Copy each line exactly.

- - - -

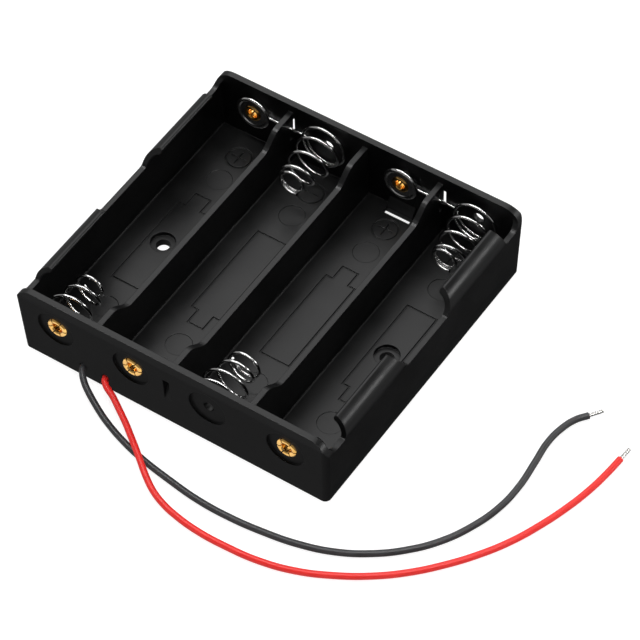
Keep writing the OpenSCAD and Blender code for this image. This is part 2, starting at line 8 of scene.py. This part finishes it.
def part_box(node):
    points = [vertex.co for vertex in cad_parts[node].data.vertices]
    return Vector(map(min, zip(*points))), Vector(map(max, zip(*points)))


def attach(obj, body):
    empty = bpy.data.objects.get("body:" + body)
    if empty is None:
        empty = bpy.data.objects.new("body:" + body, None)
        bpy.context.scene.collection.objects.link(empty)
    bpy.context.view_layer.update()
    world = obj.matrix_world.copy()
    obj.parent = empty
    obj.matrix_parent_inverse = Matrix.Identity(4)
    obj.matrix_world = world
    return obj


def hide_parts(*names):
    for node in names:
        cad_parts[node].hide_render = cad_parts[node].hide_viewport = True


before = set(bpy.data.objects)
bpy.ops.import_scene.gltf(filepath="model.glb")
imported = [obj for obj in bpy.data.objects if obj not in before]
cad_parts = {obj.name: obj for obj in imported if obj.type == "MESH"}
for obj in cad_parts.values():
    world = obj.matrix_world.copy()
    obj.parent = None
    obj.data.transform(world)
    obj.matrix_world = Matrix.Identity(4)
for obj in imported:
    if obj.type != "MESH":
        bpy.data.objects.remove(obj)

- - - -

▶ **Solution for this problem**
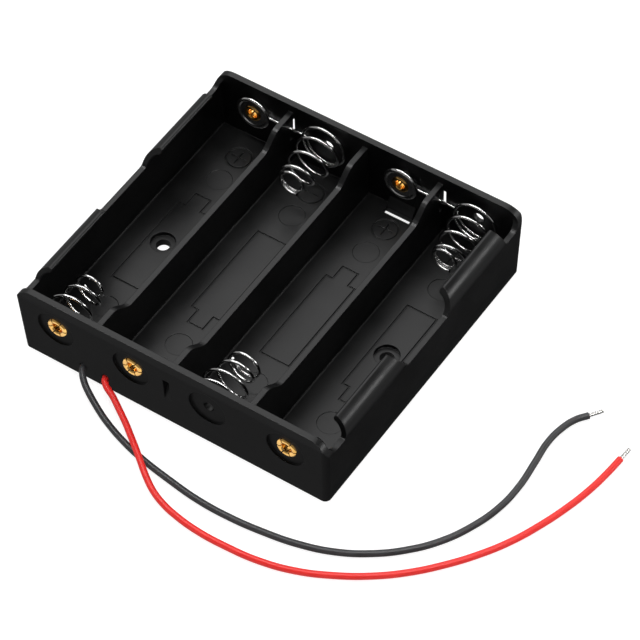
Keep writing the OpenSCAD and Blender code for this image. This is part 2, starting at line 8 of scene.py. This part finishes it.
def part_box(node):
    points = [vertex.co for vertex in cad_parts[node].data.vertices]
    return Vector(map(min, zip(*points))), Vector(map(max, zip(*points)))


def attach(obj, body):
    empty = bpy.data.objects.get("body:" + body)
    if empty is None:
        empty = bpy.data.objects.new("body:" + body, None)
        bpy.context.scene.collection.objects.link(empty)
    bpy.context.view_layer.update()
    world = obj.matrix_world.copy()
    obj.parent = empty
    obj.matrix_parent_inverse = Matrix.Identity(4)
    obj.matrix_world = world
    return obj


def hide_parts(*names):
    for node in names:
        cad_parts[node].hide_render = cad_parts[node].hide_viewport = True


before = set(bpy.data.objects)
bpy.ops.import_scene.gltf(filepath="model.glb")
imported = [obj for obj in bpy.data.objects if obj not in before]
cad_parts = {obj.name: obj for obj in imported if obj.type == "MESH"}
for obj in cad_parts.values():
    world = obj.matrix_world.copy()
    obj.parent = None
    obj.data.transform(world)
    obj.matrix_world = Matrix.Identity(4)
for obj in imported:
    if obj.type != "MESH":
        bpy.data.objects.remove(obj)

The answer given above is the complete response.